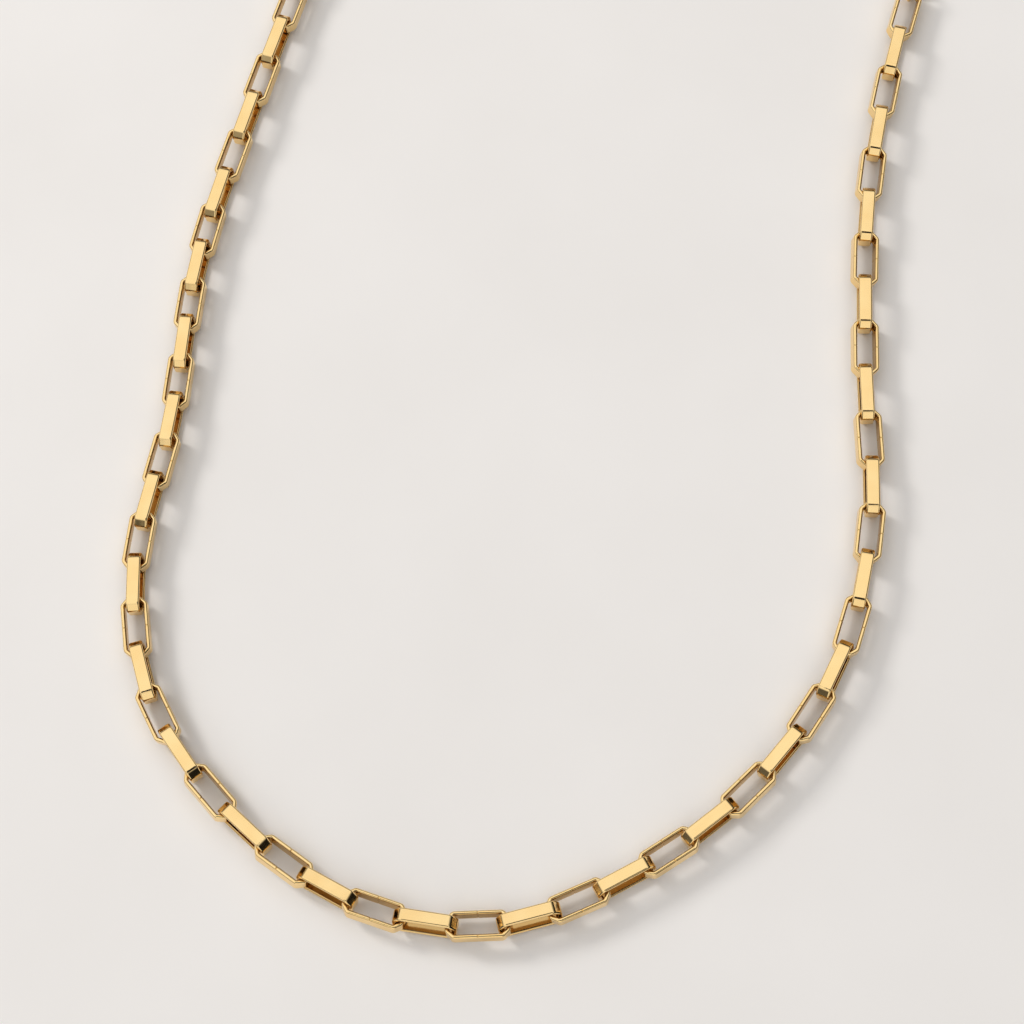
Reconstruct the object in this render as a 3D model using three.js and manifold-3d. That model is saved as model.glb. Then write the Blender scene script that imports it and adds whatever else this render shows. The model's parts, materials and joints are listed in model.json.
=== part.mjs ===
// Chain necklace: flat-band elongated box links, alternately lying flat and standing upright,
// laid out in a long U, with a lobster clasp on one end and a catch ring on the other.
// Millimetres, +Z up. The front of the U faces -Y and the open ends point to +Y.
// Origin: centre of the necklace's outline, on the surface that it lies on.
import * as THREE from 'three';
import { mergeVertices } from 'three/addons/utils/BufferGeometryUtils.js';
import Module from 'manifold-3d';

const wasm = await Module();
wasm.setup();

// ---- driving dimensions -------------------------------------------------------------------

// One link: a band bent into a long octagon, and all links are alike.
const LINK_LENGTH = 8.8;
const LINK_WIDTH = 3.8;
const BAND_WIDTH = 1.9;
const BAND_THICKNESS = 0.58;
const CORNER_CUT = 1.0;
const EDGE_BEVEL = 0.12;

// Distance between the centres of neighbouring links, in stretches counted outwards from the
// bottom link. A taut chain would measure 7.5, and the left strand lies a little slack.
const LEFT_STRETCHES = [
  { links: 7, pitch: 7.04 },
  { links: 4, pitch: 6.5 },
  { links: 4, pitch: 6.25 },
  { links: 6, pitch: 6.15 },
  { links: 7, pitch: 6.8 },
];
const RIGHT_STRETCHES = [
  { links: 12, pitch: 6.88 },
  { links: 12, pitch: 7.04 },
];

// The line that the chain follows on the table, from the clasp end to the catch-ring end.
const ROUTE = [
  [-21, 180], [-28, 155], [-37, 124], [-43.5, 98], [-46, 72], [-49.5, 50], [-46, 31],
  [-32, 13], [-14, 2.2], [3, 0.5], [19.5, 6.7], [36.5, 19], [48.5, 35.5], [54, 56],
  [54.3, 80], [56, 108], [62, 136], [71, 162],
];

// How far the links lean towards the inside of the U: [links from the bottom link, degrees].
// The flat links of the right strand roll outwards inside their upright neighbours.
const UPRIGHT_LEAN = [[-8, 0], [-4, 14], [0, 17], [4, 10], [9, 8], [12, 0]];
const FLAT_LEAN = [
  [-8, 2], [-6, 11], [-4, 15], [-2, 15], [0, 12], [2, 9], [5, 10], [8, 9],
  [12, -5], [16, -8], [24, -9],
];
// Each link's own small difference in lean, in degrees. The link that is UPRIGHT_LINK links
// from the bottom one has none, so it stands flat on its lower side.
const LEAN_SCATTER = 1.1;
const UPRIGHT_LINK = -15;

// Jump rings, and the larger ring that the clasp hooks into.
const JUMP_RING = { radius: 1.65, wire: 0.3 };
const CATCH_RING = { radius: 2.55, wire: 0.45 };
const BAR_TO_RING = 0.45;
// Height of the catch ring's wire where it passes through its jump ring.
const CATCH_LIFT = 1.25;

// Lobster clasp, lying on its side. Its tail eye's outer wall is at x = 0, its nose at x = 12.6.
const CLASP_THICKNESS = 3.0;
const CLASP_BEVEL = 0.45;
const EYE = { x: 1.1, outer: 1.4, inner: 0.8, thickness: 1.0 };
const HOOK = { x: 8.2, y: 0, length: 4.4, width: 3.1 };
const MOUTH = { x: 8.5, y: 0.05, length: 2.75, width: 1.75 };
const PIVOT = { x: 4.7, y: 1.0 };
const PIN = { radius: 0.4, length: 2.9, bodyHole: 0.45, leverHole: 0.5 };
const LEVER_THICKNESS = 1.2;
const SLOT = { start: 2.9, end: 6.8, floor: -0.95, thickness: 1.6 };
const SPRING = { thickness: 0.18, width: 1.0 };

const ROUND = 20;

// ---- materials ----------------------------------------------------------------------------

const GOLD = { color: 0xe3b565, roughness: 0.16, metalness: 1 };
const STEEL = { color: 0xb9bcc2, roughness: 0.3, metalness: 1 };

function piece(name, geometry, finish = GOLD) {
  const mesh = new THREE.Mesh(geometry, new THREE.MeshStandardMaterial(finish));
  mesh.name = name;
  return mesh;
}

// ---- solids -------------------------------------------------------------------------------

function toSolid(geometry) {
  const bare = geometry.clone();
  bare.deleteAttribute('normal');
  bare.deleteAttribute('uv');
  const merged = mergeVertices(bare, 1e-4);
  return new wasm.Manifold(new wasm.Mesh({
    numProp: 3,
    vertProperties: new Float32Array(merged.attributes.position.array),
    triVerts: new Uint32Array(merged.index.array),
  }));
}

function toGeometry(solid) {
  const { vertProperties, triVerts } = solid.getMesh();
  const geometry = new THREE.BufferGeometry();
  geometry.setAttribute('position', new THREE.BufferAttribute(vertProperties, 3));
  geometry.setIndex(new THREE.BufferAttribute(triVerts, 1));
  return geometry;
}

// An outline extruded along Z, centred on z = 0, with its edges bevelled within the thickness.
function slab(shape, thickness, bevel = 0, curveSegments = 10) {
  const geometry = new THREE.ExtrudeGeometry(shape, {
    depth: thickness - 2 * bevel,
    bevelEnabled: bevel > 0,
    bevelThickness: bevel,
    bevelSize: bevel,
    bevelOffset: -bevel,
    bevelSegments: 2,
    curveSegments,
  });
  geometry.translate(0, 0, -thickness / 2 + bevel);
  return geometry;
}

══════

**Given task**.
Give the data again, exactly as it stands.

**Exercise solution**.
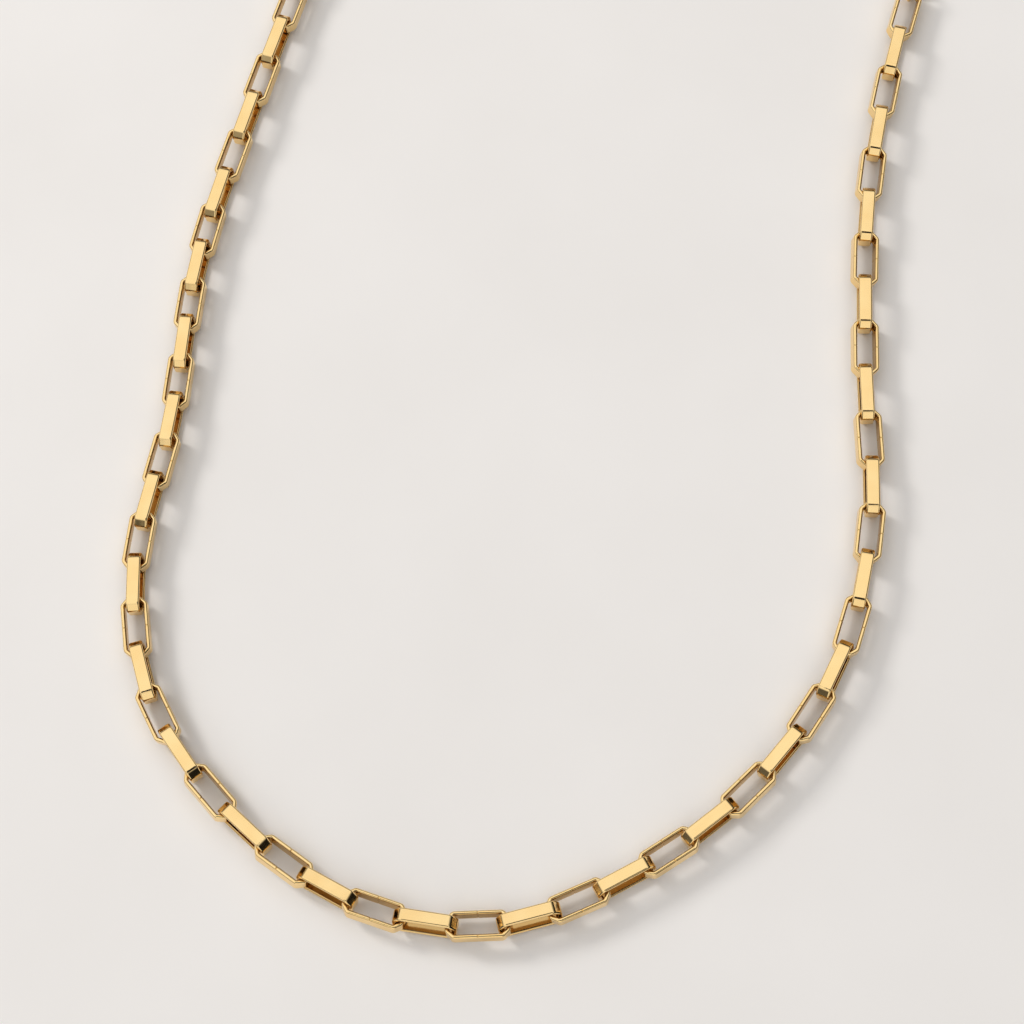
Reconstruct the object in this render as a 3D model using three.js and manifold-3d. That model is saved as model.glb. Then write the Blender scene script that imports it and adds whatever else this render shows. The model's parts, materials and joints are listed in model.json.
=== part.mjs ===
// Chain necklace: flat-band elongated box links, alternately lying flat and standing upright,
// laid out in a long U, with a lobster clasp on one end and a catch ring on the other.
// Millimetres, +Z up. The front of the U faces -Y and the open ends point to +Y.
// Origin: centre of the necklace's outline, on the surface that it lies on.
import * as THREE from 'three';
import { mergeVertices } from 'three/addons/utils/BufferGeometryUtils.js';
import Module from 'manifold-3d';

const wasm = await Module();
wasm.setup();

// ---- driving dimensions -------------------------------------------------------------------

// One link: a band bent into a long octagon, and all links are alike.
const LINK_LENGTH = 8.8;
const LINK_WIDTH = 3.8;
const BAND_WIDTH = 1.9;
const BAND_THICKNESS = 0.58;
const CORNER_CUT = 1.0;
const EDGE_BEVEL = 0.12;

// Distance between the centres of neighbouring links, in stretches counted outwards from the
// bottom link. A taut chain would measure 7.5, and the left strand lies a little slack.
const LEFT_STRETCHES = [
  { links: 7, pitch: 7.04 },
  { links: 4, pitch: 6.5 },
  { links: 4, pitch: 6.25 },
  { links: 6, pitch: 6.15 },
  { links: 7, pitch: 6.8 },
];
const RIGHT_STRETCHES = [
  { links: 12, pitch: 6.88 },
  { links: 12, pitch: 7.04 },
];

// The line that the chain follows on the table, from the clasp end to the catch-ring end.
const ROUTE = [
  [-21, 180], [-28, 155], [-37, 124], [-43.5, 98], [-46, 72], [-49.5, 50], [-46, 31],
  [-32, 13], [-14, 2.2], [3, 0.5], [19.5, 6.7], [36.5, 19], [48.5, 35.5], [54, 56],
  [54.3, 80], [56, 108], [62, 136], [71, 162],
];

// How far the links lean towards the inside of the U: [links from the bottom link, degrees].
// The flat links of the right strand roll outwards inside their upright neighbours.
const UPRIGHT_LEAN = [[-8, 0], [-4, 14], [0, 17], [4, 10], [9, 8], [12, 0]];
const FLAT_LEAN = [
  [-8, 2], [-6, 11], [-4, 15], [-2, 15], [0, 12], [2, 9], [5, 10], [8, 9],
  [12, -5], [16, -8], [24, -9],
];
// Each link's own small difference in lean, in degrees. The link that is UPRIGHT_LINK links
// from the bottom one has none, so it stands flat on its lower side.
const LEAN_SCATTER = 1.1;
const UPRIGHT_LINK = -15;

// Jump rings, and the larger ring that the clasp hooks into.
const JUMP_RING = { radius: 1.65, wire: 0.3 };
const CATCH_RING = { radius: 2.55, wire: 0.45 };
const BAR_TO_RING = 0.45;
// Height of the catch ring's wire where it passes through its jump ring.
const CATCH_LIFT = 1.25;

// Lobster clasp, lying on its side. Its tail eye's outer wall is at x = 0, its nose at x = 12.6.
const CLASP_THICKNESS = 3.0;
const CLASP_BEVEL = 0.45;
const EYE = { x: 1.1, outer: 1.4, inner: 0.8, thickness: 1.0 };
const HOOK = { x: 8.2, y: 0, length: 4.4, width: 3.1 };
const MOUTH = { x: 8.5, y: 0.05, length: 2.75, width: 1.75 };
const PIVOT = { x: 4.7, y: 1.0 };
const PIN = { radius: 0.4, length: 2.9, bodyHole: 0.45, leverHole: 0.5 };
const LEVER_THICKNESS = 1.2;
const SLOT = { start: 2.9, end: 6.8, floor: -0.95, thickness: 1.6 };
const SPRING = { thickness: 0.18, width: 1.0 };

const ROUND = 20;

// ---- materials ----------------------------------------------------------------------------

const GOLD = { color: 0xe3b565, roughness: 0.16, metalness: 1 };
const STEEL = { color: 0xb9bcc2, roughness: 0.3, metalness: 1 };

function piece(name, geometry, finish = GOLD) {
  const mesh = new THREE.Mesh(geometry, new THREE.MeshStandardMaterial(finish));
  mesh.name = name;
  return mesh;
}

// ---- solids -------------------------------------------------------------------------------

function toSolid(geometry) {
  const bare = geometry.clone();
  bare.deleteAttribute('normal');
  bare.deleteAttribute('uv');
  const merged = mergeVertices(bare, 1e-4);
  return new wasm.Manifold(new wasm.Mesh({
    numProp: 3,
    vertProperties: new Float32Array(merged.attributes.position.array),
    triVerts: new Uint32Array(merged.index.array),
  }));
}

function toGeometry(solid) {
  const { vertProperties, triVerts } = solid.getMesh();
  const geometry = new THREE.BufferGeometry();
  geometry.setAttribute('position', new THREE.BufferAttribute(vertProperties, 3));
  geometry.setIndex(new THREE.BufferAttribute(triVerts, 1));
  return geometry;
}

// An outline extruded along Z, centred on z = 0, with its edges bevelled within the thickness.
function slab(shape, thickness, bevel = 0, curveSegments = 10) {
  const geometry = new THREE.ExtrudeGeometry(shape, {
    depth: thickness - 2 * bevel,
    bevelEnabled: bevel > 0,
    bevelThickness: bevel,
    bevelSize: bevel,
    bevelOffset: -bevel,
    bevelSegments: 2,
    curveSegments,
  });
  geometry.translate(0, 0, -thickness / 2 + bevel);
  return geometry;
}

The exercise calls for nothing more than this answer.